The military spouse founders of a canvas and leather handbag company are celebrating their 10th anniversary with a grant program aimed at helping fellow military-connected entrepreneurs.
Lisa Bradley and Cameron Cruse have led R. Riveter as its CEO and CCO since starting the business in 2011. Both Army spouses, the duo dreamed of running a business that provided meaningful and flexible employment for military spouses, no matter how many times they PCS’d. R. Riveter was the fulfillment of that dream.
The brand impressed shoppers with its artisanal bags’ quality and style, as well as billionaire Mark Cuban from the popular ABC show Shark Tank. Cuban offered them a $100,000 investment in 2016, and R. Riveter has only grown since. Today, the brand puts-to-work 79 “Riveters,” military spouses all over the country who craft individual components of a purse before shipping them to R. Riveter’s manufacturing and warehouse centers in North Carolina and Florida.
But Bradley and Cruse still remember when they didn’t have a following of tens of thousands. It wasn’t that long ago, Cruse said, when they each put $2,100 on their credit cards to launch R. Riveter from Cruse’s garage.
“We remember when we got our first wholesale order and how good that felt,” Cruse said. “We realized we could give back both monetarily and through a version of our platform, really continuing to help other military spouses grow their brand.”
Pitch & Win
Cruse and Bradley launched The Riveter Fund this summer to commemorate successfully staying in business for a decade. They decided to offer two grants of (a symbolic) $2,100 each to military spouse entrepreneurs. Hundreds of enterprising spouses applied with short videos pitching their businesses “Shark Tank-style.”
Cruse said the businesses ranged from brick-and-mortar retail and services to health and wellness and even food-based companies. “We had really great entries with quality of branding and ability to take something from nothing and make it something,” she said.
Cruse, Bradley and their team pared the applicants down to a final five. From there, R. Riveter fans voted for their favorites on the website. “We were really very inspired by the five businesses we chose as finalists and were excited to tell their stories,” Cruse said.

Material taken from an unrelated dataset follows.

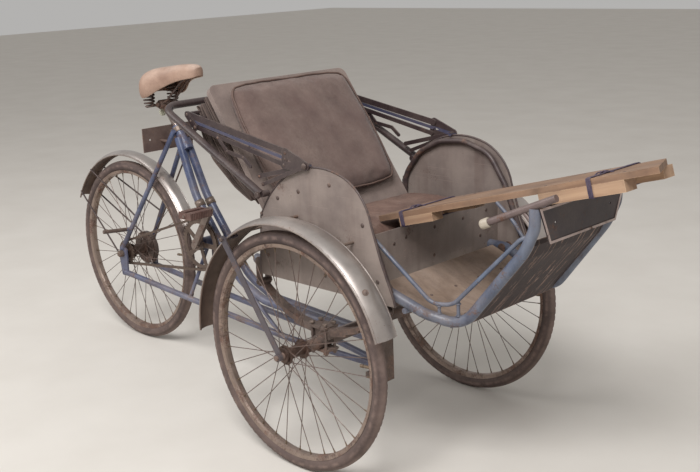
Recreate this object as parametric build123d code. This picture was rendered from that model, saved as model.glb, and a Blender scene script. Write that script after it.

Online voting ran from Aug. 29 to Sept. 7, with more than 1,000 votes rolling in. The two eventual winners of the inaugural Riveter Fund grants were Bearerra Heirlooms & Keepsakes, a maker of custom bears and other memory keepsakes, and Raising Glory, a handmade clay jewelry business.
“Both Bearerra and Raising Glory felt like they had a very good understanding of how to build a brand and the secret sauce that goes into that,” said Cruse. “Their products, the way they presented themselves — it was all a part of that and why they won.”
Samantha Walker is one-half of the mother-daughter team, Raising Glory, based in Ohio. She plans on using the Riveter Fund money to purchase supplies, upgrade equipment and further her marketing education. She’d been eyeing a high-end polymer clay machine, for example. Before the Riveter Fund, it was just a dream. But now, the “Lucy Clay” is within reach.
“This money will help me accomplish all these goals,” Walker explained.
Kimberly Herrera started Bearerra after seeing how much her Air Force husband enjoyed a bear she sewed for a year-long remote tour. She now takes old uniforms and other military memorabilia and turns them into personalized memory keepsakes for military kids and other loved ones.
“The grant from The Riveter Fund will allow me to improve our marketing to better serve our veteran community and families of our fallen brothers & sisters by expanding my reach throughout the first-responder community more efficiently,” Herrera said. “By investing in industrial sewing equipment, Bearerra will be more efficient at being able to provide comfort and joy to those in different seasons of their life journey by turning their memories into quality keepsakes that can be cherished forever.”
It’s exactly the sort of sentiment Bradley and Cruse hoped to hear. They plan to continue The Riveter Fund in 2022.
Cruse said they’ve wanted to do something like this since right after their success on Shark Tank. “Lisa and I learned so much as young entrepreneurs, and The Riveter Fund is our way of saying if we can do it, you can too.”